Oder den Lüfter abschalten, dann kommt garkeiner mehr rein 

Ich bevorzuge auch mehr rein als raus, den die Mehrluft sucht sich schon einen Weg nach draussen^^


----------



## esszett (30. Dezember 2009)

rein = raus...

denn: luft geht den weg des geringsten widerstandes...

wenn das gehaeuse nicht ziemlich gut abgedichtet und wirklich nur noch an den stellen mit luftdurchlaessen versehen ist, die dem kuehlkonzept zutraeglich sind (bei "unterdruck" unten, bei "ueberdruck" oben), wird der luefter immer die luft ziehen, die ihn am einfachsten erreicht  bzw. dahin druecken, wo sie am einfachsten entweicht - und das ist in den wenigsten faellen einer brauchbaren systemtemperatur zutraeglich... so kann es bspw. passieren, dass der hinten angebrachte, rausblasende luefter die luft nicht etwa aus dem gehaeuse zieht und nach drauszen blaest, sondern durch offene lueftungsschlitze am heck des gehaeuses von drauszen reinzieht und sofort wieder rausblaest, ohne auch nur eine komponente gekuehlt zu haben...

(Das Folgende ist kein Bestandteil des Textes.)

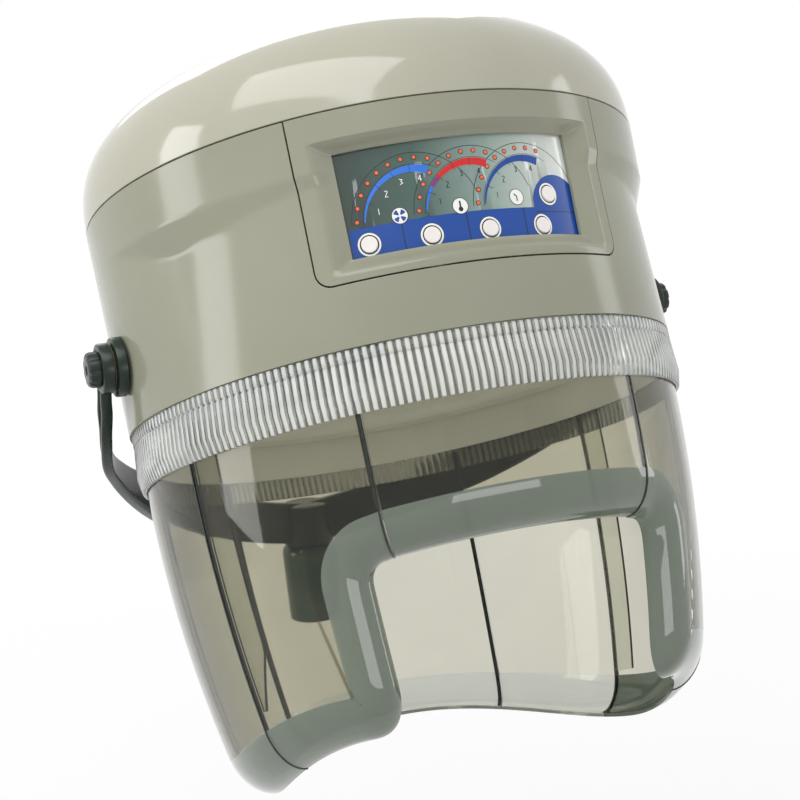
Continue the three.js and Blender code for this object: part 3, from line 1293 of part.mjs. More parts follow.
for (const [word, side] of SIDES) {
  const front = shroudPanel(FLAP_HALF_ANGLE, FRONT_SEAM_ANGLE, side);
  const middle = shroudPanel(FRONT_SEAM_ANGLE, REAR_SEAM_ANGLE, side);
  const rear = shroudPanel(REAR_SEAM_ANGLE, NAPE_SEAM_ANGLE, side);
  seam.add(piece(`${word}_front_panel`, front, CLEAR_SMOKED));
  seam.add(piece(`${word}_side_panel`, middle, CLEAR_SMOKED));
  seam.add(piece(`${word}_rear_panel`, rear, CLEAR_SMOKED));
  seam.add(piece(`${word}_front_strip`, seamStrip(FRONT_SEAM_ANGLE, side), CLEAR_SMOKED));
  seam.add(piece(`${word}_rear_strip`, seamStrip(REAR_SEAM_ANGLE, side), CLEAR_SMOKED));
  seam.add(piece(`${word}_flap_guide`, flapGuide(side), INNER_PLASTIC));
  seam.add(piece(`${word}_pivot_hub`, pivotHub(side), FORK_PAINT));
  seam.add(piece(`${word}_pivot_bracket`, pivotBracket(side), GALVANISED));
  seam.add(piece(`${word}_pivot_bolt`, pivotBolt(side), STEEL));
}
seam.add(piece("nape_panel", shroudPanel(NAPE_SEAM_ANGLE, 360 - NAPE_SEAM_ANGLE), CLEAR_SMOKED));
seam.add(piece("base_ring", baseRing(), INNER_PLASTIC));
seam.add(piece("inner_dome", innerDome(), INNER_PLASTIC));
seam.add(piece("fan_deck", fanDeck(), GALVANISED));
PILLAR_ANGLES.forEach((angle, i) => {
  seam.add(piece(`deck_pillar_${i + 1}`, deckPillar(angle), STEEL));
});
seam.add(piece("motor_bracket", motorBracket(), GALVANISED));
seam.add(piece("fan_motor", fanMotor(), STEEL));
seam.add(piece("impeller", impeller(), BLACK_PLASTIC));
seam.add(piece("heater_plate", heaterPlate(), MICA));
seam.add(piece("heater_coil", heaterCoil(), COPPER_WIRE));
seam.add(piece("thermal_cutout", thermalCutout(), BLACK_PLASTIC));
seam.add(piece("transformer", deckBox(TRANSFORMER), STEEL));
seam.add(piece("terminal_block", deckBox(TERMINALS), INNER_PLASTIC));

dryer.add(stand, yoke, hood);

export default dryer;
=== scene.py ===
"""Dresses the hood hair dryer: fine surfaces over the CAD frame, its finishes, light and camera.

Shapes are written in millimetres in the hood's own frame: its origin is on the hood's axis in the
seam plane under the cover, +Z runs up the hood and the face looks along -Y. Depths run downwards.
The fork and the pivots are written about the pivots' axis, and the socket and the fork's rear
hub about the socket's mouth.
"""

import json
import math

import bmesh
import bpy
from mathutils import Matrix, Vector


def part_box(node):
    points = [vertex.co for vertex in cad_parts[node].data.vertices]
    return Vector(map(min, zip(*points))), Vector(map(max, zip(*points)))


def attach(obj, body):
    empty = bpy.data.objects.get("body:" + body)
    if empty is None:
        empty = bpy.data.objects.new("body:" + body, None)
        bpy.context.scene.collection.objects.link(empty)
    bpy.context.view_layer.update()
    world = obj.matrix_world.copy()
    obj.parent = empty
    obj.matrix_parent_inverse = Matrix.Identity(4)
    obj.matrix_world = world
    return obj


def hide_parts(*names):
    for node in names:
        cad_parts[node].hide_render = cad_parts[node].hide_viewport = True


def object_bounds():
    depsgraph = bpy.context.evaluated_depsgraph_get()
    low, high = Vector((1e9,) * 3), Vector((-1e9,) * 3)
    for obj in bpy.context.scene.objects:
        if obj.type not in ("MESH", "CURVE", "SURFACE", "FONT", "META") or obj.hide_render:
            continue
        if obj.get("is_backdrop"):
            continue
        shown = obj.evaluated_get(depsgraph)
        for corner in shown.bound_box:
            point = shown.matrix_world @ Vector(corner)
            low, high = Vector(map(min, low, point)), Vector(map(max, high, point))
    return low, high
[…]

in manchen gehaeusen mit einer durchgehenden mesh-front dachte ich immer, dass ein "unterdruck"-aufbau am leisesten und effektivsten waer, aber letztlich wurde in einem versuch alles waermer und damit auch lauter, weil die noch vorhandenen luefter mehr zu tun hatten, um die gleiche temperatur zu halten...

grueSZe


----------



## BlackBaCEx (1. Januar 2010)

Hab da nochmal ne Frage: Hab das Nzxt Guardian 921, wo leider 'nur' 3 Lüfter verbaut werden können... Wäre es da besser, wenn 2 Lüfter raus und nur einer rein blasen würde? Welcher sollte rein blasen? Die Lüfter sitzen vorne, am Seitenfenster und hinten.

Danke


----------



## DeFenSoOOoR (1. Januar 2010)

Ein Überdruck im Gehäuse (mehr "rein" als "raus") erzeugt einen Hitzestau. Ein Unterdruck im Gehäuse (mehr "raus" als "rein") saugt angestaute warme Luft ab. Fazit: Die Variante, in der mehr Lüfter absaugend angebracht sind, ist bei langer Betriebsdauer des Rechners (und erst recht bei OC), die Beste.

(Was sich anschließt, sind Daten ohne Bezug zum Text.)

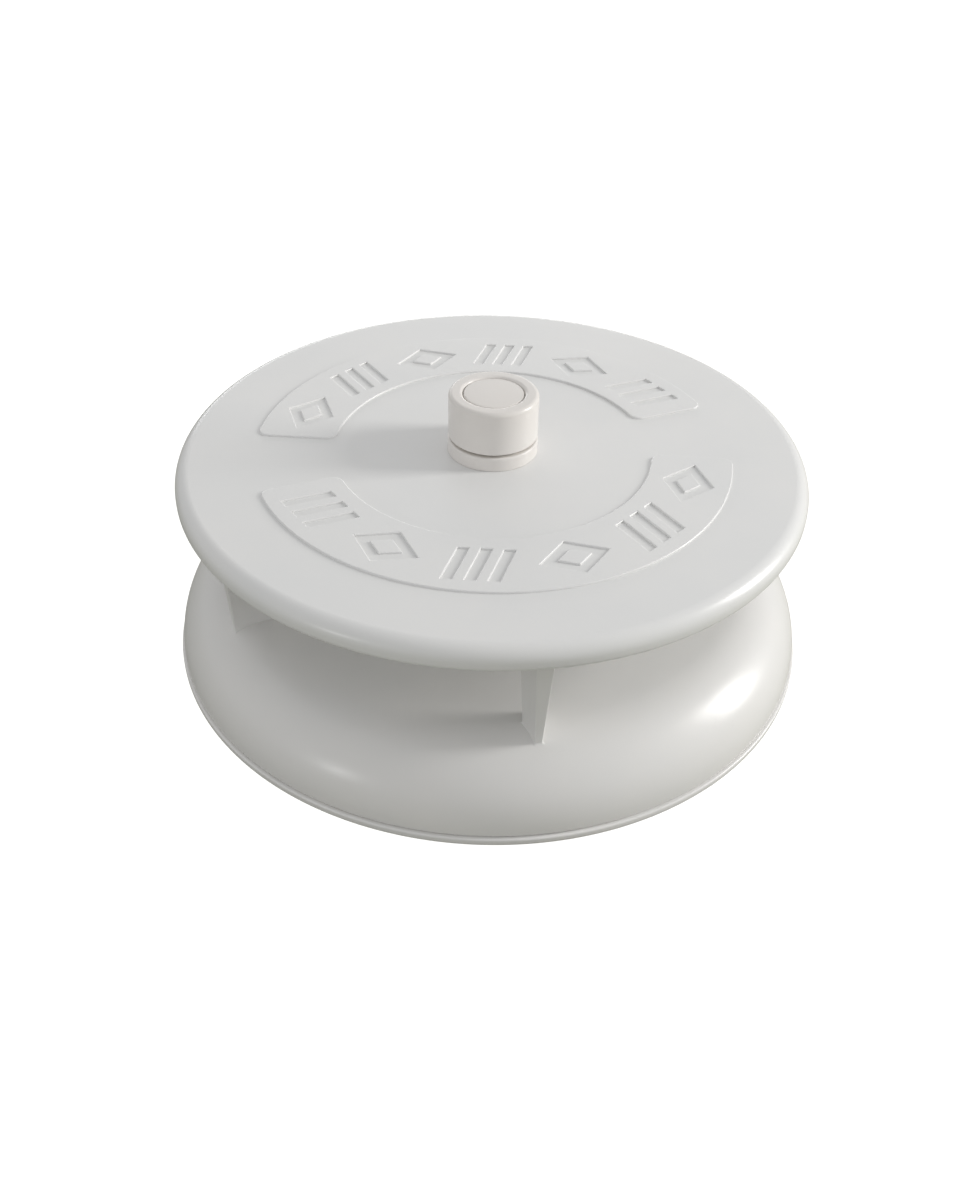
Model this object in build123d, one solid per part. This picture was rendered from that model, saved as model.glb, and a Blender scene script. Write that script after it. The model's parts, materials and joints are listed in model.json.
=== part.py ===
from build123d import *
import math
import os

# Screw-press cheese mould: a domed shell on a slotted drain base, with a flat plate
# carried on five legs above it and a knob that drives a follower inside the shell.
# Millimetres, +Z up. The origin is the centre of the underside.

# ---- driving dimensions -------------------------------------------------------------
PLATE_R = 120.0                  # outer radius of the top plate
PLATE_TOP = 82.8                 # height of the plate's top face
RIM_DEPTH = 9.0                  # depth of the plate's rim
PLATE_THICK = 6.0                # thickness of the plate inside its rim
RIM_TOP_FILLET = 5.6
RIM_LOW_FILLET = 2.2
RIM_INNER_R = 114.2              # inside of the rim's skirt

PANEL_INNER_R = 60.5             # raised arc panels on the plate
PANEL_OUTER_R = 91.0
PANEL_HALF_ANGLE = 77.3
PANEL_RELIEF = 0.8
PANEL_CORNER = 4.0
PANEL_EDGE = 0.3
MARK_COUNT = 6                   # recessed marks on each panel
MARK_STEP = 25.2                 # degrees from one mark to the next
MARK_DEPTH = 0.7
LOZENGE_L = 26.0
LOZENGE_H = 19.0
LOZENGE_HOLE_L = 13.0
LOZENGE_HOLE_H = 9.2
BAR_COUNT = 3                    # slanted bars in one mark
BAR_STEP = 8.0
BAR_W = 4.0
BAR_H = 18.0
BAR_LEAN = 4.4                   # how far a bar's top stands right of its bottom

SHELL_TOP = 32.4                 # height of the shell's flat top
SHELL_WIDEST_R = 125.6
SHOULDER_R = 27.5                # radius of the rounded shoulder
SHELL_WALL = 3.2
TURRET_R = 33.0                  # raised middle of the roof, which houses the hub
TURRET_RISE = 4.8
TURRET_FILLET = 1.5
SHELL_BORE_R = 119.0             # straight inner wall

LIP_R = 126.7                    # drain base
FLOOR = 3.6
LIP_TOP_FILLET = 0.8
LIP_LOW_FILLET = 1.8
RING_OUTER_R = 118.6
RING_INNER_R = 116.2
RING_TOP = 9.1
SLOT_W = 2.2
FLOOR_SLOTS = ((35.0, 12), (66.0, 24), (98.0, 36))    # ring radius, number of slots
FLOOR_SLOT_L = 20.0
MESH_R = 115.8
MESH_TOP = 4.4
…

			Dieser Inhalt steht nur eingeloggten Mitgliedern zur Verfügung.


----------



## BlackBaCEx (1. Januar 2010)

Alles klar, danke


----------



## Jason22 (2. Januar 2010)

Was machst die Luft eg wenn das Case offen ist?


----------



## fisch@namenssuche (2. Januar 2010)

Jason22 schrieb:


> Was machst die Luft eg wenn das Case offen ist?



die luft im case wird zumindest bei mir kühler, weil ich nen silent rechner habe und wenig luft zirkuliert... dafür steigen cpu und graka temperaturen, weil der airflow die kühler nicht mehr unterstützt.
ist von rechner zu rechner verschieden...generell ist's aber gefährlich, wenn man haustiere [und kleine kinder ] hat oder einfach mal mitm fuss in den rechner kommt .


----------



## True Monkey (2. Januar 2010)

Jason22 schrieb:


> Was machst die Luft eg wenn das Case offen ist?


 
Schlecht zirkulieren 

Bei einem eingebauten Sli oder Cf Gespann merkt man sofort wenn das Seitenteil geöffnet ist da die Temps der Grakas gleich um 10° ansteigen.

Sofern bei geschlossenen Case einen guter Airflow vorhanden ist.


----------



## herethic (2. Januar 2010)

Ist ein Seitenlüfter jetzt nur für die Kühlung(also Staub lassen wir mal aussen vor)besser oder schlechter als keiner?
Den Seitenlüfter soll ja für schlechteren Airflow sorgen allerdings geht dann ja mehr raus als rein...


----------